RECORDS TO USE -
◇ ◇ ◇ ◇ ◇
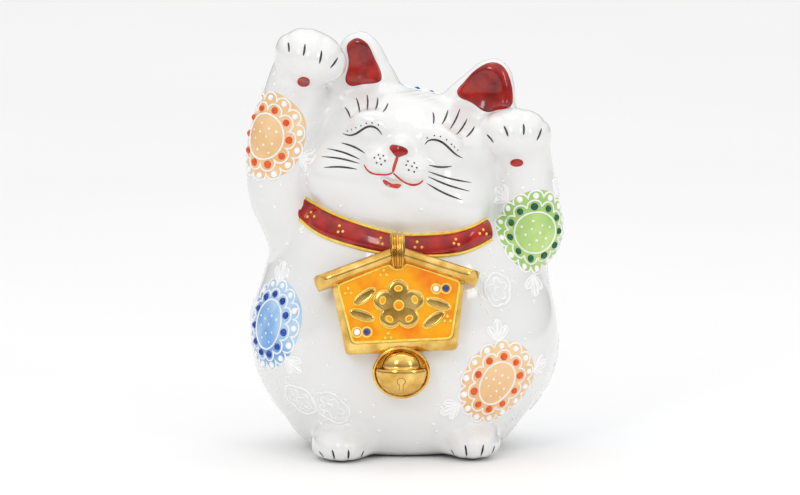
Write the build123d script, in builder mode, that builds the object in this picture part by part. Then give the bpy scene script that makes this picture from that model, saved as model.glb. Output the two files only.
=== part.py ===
"""Beckoning cat figurine: a hollow slip-cast porcelain cat with both forepaws raised, a relief
collar, a roofed wooden-tablet pendant, a round bell, and raised enamel medallions.

Millimetres. The cat faces -Y and stands on Z = 0, with the origin in the middle of its base.
The castings are luted together along the faces where they meet, so each one is trimmed to its
neighbour. Enamel and gold are separate thin bodies that lie on the glaze.
"""

import os
from math import cos, radians, sin, sqrt

from build123d import *

os.makedirs("parts", exist_ok=True)

# ---- driving dimensions ------------------------------------------------------------------
wall = 4.0  # thickness of the slip-cast wall
vent_diameter = 4.0  # air hole in the base, so that the hollow can breathe in the kiln
inner_vent_diameter = 3.0  # holes that join the limb and head hollows to the torso
enamel = 0.5  # thickness of a field of enamel
trail = 1.1  # width of a trailed enamel line

# Stacked ellipses: height, centre x, centre y, x radius, y radius.
torso_sections = [
    (0, 0, 0, 48, 44),
    (5, 0, 0, 55, 49),
    (14, 1, 0, 64, 54.5),
    (26, 1, 0, 73, 59.5),
    (38, 1, 0, 79.8, 63),
    (52, 1, 0, 84, 65.5),
    (70, 1, 0, 85.6, 66.5),
    (88, 1, 0, 83.5, 65),
    (104, 2, 0, 79.5, 61.5),
    (118, 0, 0, 75, 56.5),
    (130, -1, 0, 67, 50.5),
    (139, -2, 0, 57, 43),
    (145, -2, 0, 42, 33),
    (148, -2, 0, 18, 14),
]
neck_bore_radius = 28.0
neck_bore_height = 126.0

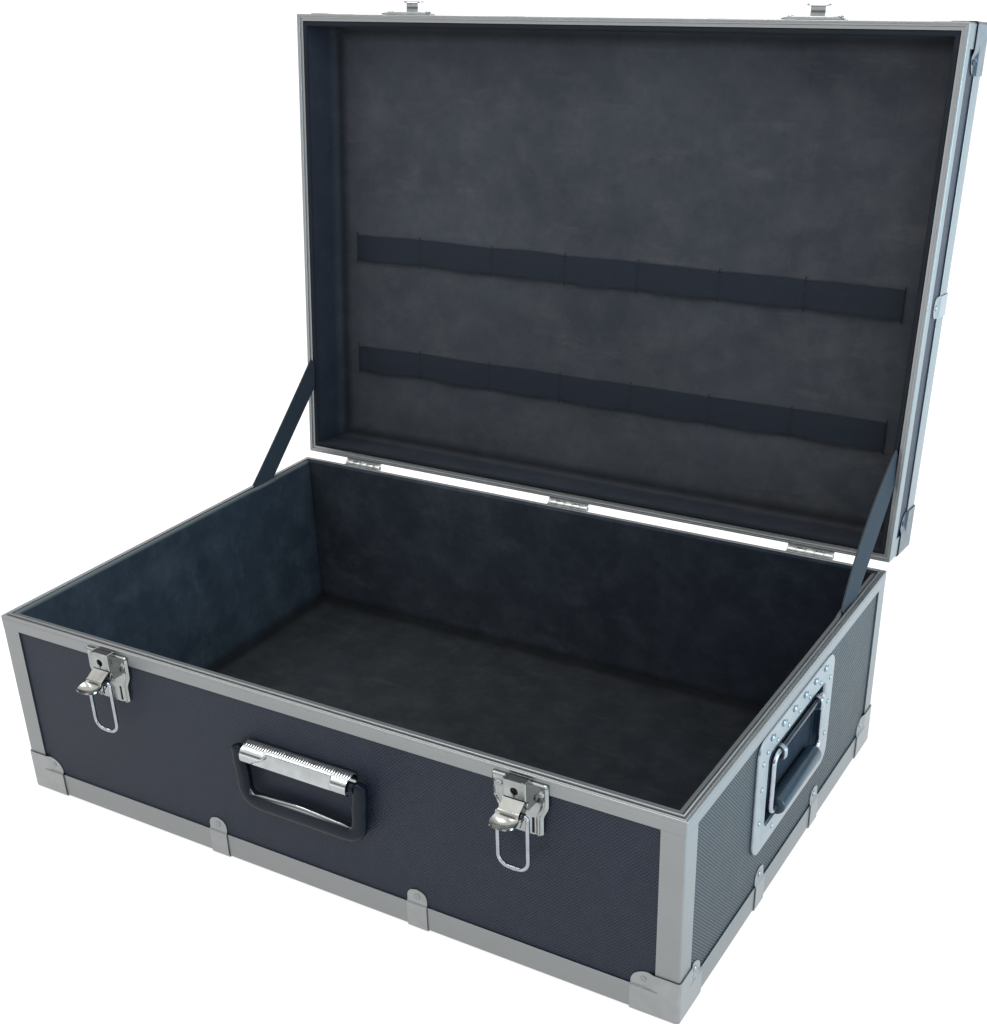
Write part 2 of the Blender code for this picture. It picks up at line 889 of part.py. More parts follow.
def lever():
    """A latch lever in (along, up, out), pointing out from its axle."""
    rise = lever_rise
    reach = lever_length
    path = [
        (-reach * 0.10, rise * 0.86),
        (reach * 0.04, rise),
        (reach * 0.30, rise),
        (reach * 0.38, rise * 0.60),
        (reach * 0.48, rise * 0.36),
        (reach * 0.62, rise * 0.30),
        (reach * 0.76, rise * 0.52),
        (reach * 0.89, rise * 1.05),
        (reach, rise * 1.75),
    ]
    root = lever_root_width / 2
    spoon = lever_spoon_width / 2
    widths = [root, root, root, root, root * 1.02, spoon * 0.96, spoon, spoon * 0.90, spoon * 0.52]
    dip = lever_sheet
    dishes = [0.0, 0.0, 0.0, dip * 0.3, dip, dip * 1.4, dip * 1.4, dip, dip * 0.4]
    skin = ribbon(path, widths, lever_sheet, dishes)
    depth = lever_flange_depth
    flange = flat_plate(
        rounded(
            [
                (-reach * 0.11, rise * 0.9),
                (-reach * 0.12, -depth * 0.6),
                (reach * 0.10, -depth),
                (reach * 0.44, -depth),
                (reach * 0.60, rise * 0.25),
                (reach * 0.38, rise * 0.55),
                (reach * 0.31, rise * 0.95),
            ],
            [0.0, lever_sheet, lever_sheet, 2 * lever_sheet, 0.0, 0.0, 0.0],
            3,
        ),
        lever_sheet,
    )
    flange = moved(flange, section_turn)
    offset = root - lever_sheet / 2 - lining_edge
    body = combined("UNION", skin, shifted(flange, x=offset), shifted(flange, x=-offset))
    axle = cylinder(lever_axle_radius + fit_gap, 2 * lever_root_width, "X")
    pin = cylinder(bail_wire_radius + fit_gap, 2 * lever_root_width, "X")
    pin = shifted(pin, y=-bail_offset, z=bail_arm)
    slot = shifted(
        block((-root * 0.3, 0.0, 0.0), (root * 0.3, 2 * rise, lever_sheet)), z=reach * 0.16
    )
    return combined("DIFFERENCE", body, axle, pin, slot)


def bail():
    """A wire bail in (along, up, out), with its pins on the origin and its bend outwards."""
    half = bail_width / 2 - bail_wire_radius
    inner = half - bail_pin_length
    corners = [
        (-inner, 0.0, 0.0),
        (-half, 0.0, 0.0),
        (-half, 0.0, bail_length),
        (half, 0.0, bail_length),
        (half, 0.0, 0.0),
        (inner, 0.0, 0.0),
    ]
    tight = 1.5 * bail_wire_radius
    path = bent_path(corners, [tight, bail_corner_radius, bail_corner_radius, tight])
    return round_wire(path, bail_wire_radius)


def spring():
    """A torsion spring round the bail's right pin, in the lever's (along, up, out)."""
    coil = bail_wire_radius + fit_gap + spring_wire_radius
    start = lever_root_width / 2 + fit_gap + spring_wire_radius
    steps = int(spring_turns * spring_turn_points)
    path = [(start, -bail_offset - coil, bail_arm + spring_leg)]
    for step in range(steps + 1):
        turn = step / spring_turn_points
        angle = 2 * math.pi * turn
        path.append(
            (
                start + spring_pitch * turn,
                -bail_offset - coil * math.cos(angle),
                bail_arm - coil * math.sin(angle),
            )
        )
    path.append((path[-1][0], path[-1][1], bail_arm + spring_leg * 0.6))
    return round_wire(path, spring_wire_radius)


def lock_plug():
    """The lock's cylinder behind the keyhole, about its own axis."""
    plug = cylinder(plug_radius, plug_length)
    slit = block(
        (-keyhole_slit_width * 0.35, -plug_radius * 0.7, plug_length / 2 - keyhole_slit_width / 2),
        (keyhole_slit_width * 0.35, plug_radius * 0.7, plug_length),
    )
    return combined("DIFFERENCE", plug, slit)


def strike():
    """The hooked plate that a bail catches, in (along, up, out) from the lid's seam."""
    half = strike_width / 2
    top = strike_drop + strike_height
    outline = rounded(
        [
            (-half, strike_drop),
            (half, strike_drop),
            (half, strike_drop + strike_height * 0.5),
            (half * 0.74, top),
            (-half * 0.74, top),
            (-half, strike_drop + strike_height * 0.5),
        ],
        latch_corner_radius,
    )
    back = fit_gap
    front = fit_gap + strike_sheet
    plate = shifted(flat_plate(outline, strike_sheet), z=(back + front) / 2)
    shelf_top = strike_hook_rise
    shelf = block(
        (-strike_hook_width / 2, shelf_top - strike_sheet, front - strike_sheet / 2),
        (strike_hook_width / 2, shelf_top, strike_reach),
    )
    lip_corners = rectangle(strike_lip_width / 2, strike_lip_height / 2)
    lip = shifted(
        flat_plate(rounded(lip_corners, latch_corner_radius), strike_sheet),
        y=shelf_top - strike_sheet + strike_lip_height / 2,
        z=strike_reach - strike_sheet / 2,
    )
    return combined("UNION", plate, shelf, lip)


def saddle():
    """The front handle's saddle plate, in (along, up, out) from the seam."""
    back = -board_face + fit_gap + saddle_sheet / 2
    low = -handle_axis_drop - handle_thickness * 1.4
    high = -saddle_top
    axis = (handle_axis_proud, -handle_axis_drop)
    curl = handle_stub_radius + fit_gap + saddle_sheet / 2
    tongue = [
        (back, low),
        (back, high - saddle_sheet),
        (back + saddle_sheet, high - saddle_sheet / 2),
        (axis[0] * 0.60, high - saddle_sheet),
        (axis[0] + curl * 0.72, axis[1] - curl * 1.05),
    ]
    cover = [(back, low), (back, high - 2 * saddle_sheet), (back + saddle_sheet, high - saddle_sheet)]
    cover += arc(axis, curl, 115.0, -25.0)
    ear = [
        (back, high - 2 * saddle_sheet),
        (axis[0] * 0.60, high - 1.5 * saddle_sheet),
        (axis[0] + curl * 0.64, axis[1] - curl * 0.95),
        (axis[0], axis[1] - curl),
        (back, low + saddle_sheet),
    ]
    inner = saddle_tongue_half_width
    body = bar(sheet_outline(tongue, saddle_sheet), 2 * inner)
    width = saddle_half_width - inner + saddle_sheet / 2
    for side in (-1, 1):
        hood = bar(sheet_outline(cover, saddle_sheet), width)
        body = combined("UNION", body, shifted(hood, x=side * (saddle_half_width - width / 2)))
        cheek = bar(ear, saddle_sheet)
        body = combined("UNION", body, shifted(cheek, x=side * (inner - saddle_sheet)))
    pins = shifted(cylinder(lever_axle_radius + fit_gap, case_width / 2, "X"), y=axis[1], z=axis[0])
    return combined("DIFFERENCE", body, pins)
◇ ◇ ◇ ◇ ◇
WHAT IS NEEDED -
Print the lines above, unchanged, from the start of the records to the line with "neck_bore_height = 126.0", including that final line.

RESULT FOR THIS EXERCISE -
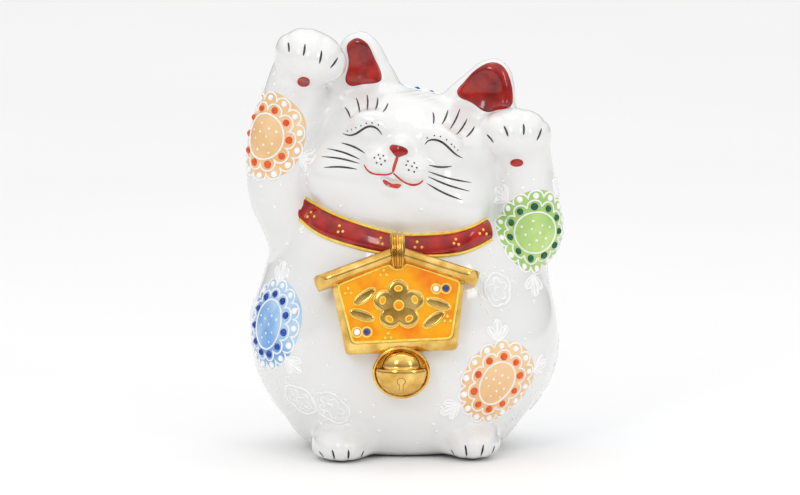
Write the build123d script, in builder mode, that builds the object in this picture part by part. Then give the bpy scene script that makes this picture from that model, saved as model.glb. Output the two files only.
=== part.py ===
"""Beckoning cat figurine: a hollow slip-cast porcelain cat with both forepaws raised, a relief
collar, a roofed wooden-tablet pendant, a round bell, and raised enamel medallions.

Millimetres. The cat faces -Y and stands on Z = 0, with the origin in the middle of its base.
The castings are luted together along the faces where they meet, so each one is trimmed to its
neighbour. Enamel and gold are separate thin bodies that lie on the glaze.
"""

import os
from math import cos, radians, sin, sqrt

from build123d import *

os.makedirs("parts", exist_ok=True)

# ---- driving dimensions ------------------------------------------------------------------
wall = 4.0  # thickness of the slip-cast wall
vent_diameter = 4.0  # air hole in the base, so that the hollow can breathe in the kiln
inner_vent_diameter = 3.0  # holes that join the limb and head hollows to the torso
enamel = 0.5  # thickness of a field of enamel
trail = 1.1  # width of a trailed enamel line

# Stacked ellipses: height, centre x, centre y, x radius, y radius.
torso_sections = [
    (0, 0, 0, 48, 44),
    (5, 0, 0, 55, 49),
    (14, 1, 0, 64, 54.5),
    (26, 1, 0, 73, 59.5),
    (38, 1, 0, 79.8, 63),
    (52, 1, 0, 84, 65.5),
    (70, 1, 0, 85.6, 66.5),
    (88, 1, 0, 83.5, 65),
    (104, 2, 0, 79.5, 61.5),
    (118, 0, 0, 75, 56.5),
    (130, -1, 0, 67, 50.5),
    (139, -2, 0, 57, 43),
    (145, -2, 0, 42, 33),
    (148, -2, 0, 18, 14),
]
neck_bore_radius = 28.0
neck_bore_height = 126.0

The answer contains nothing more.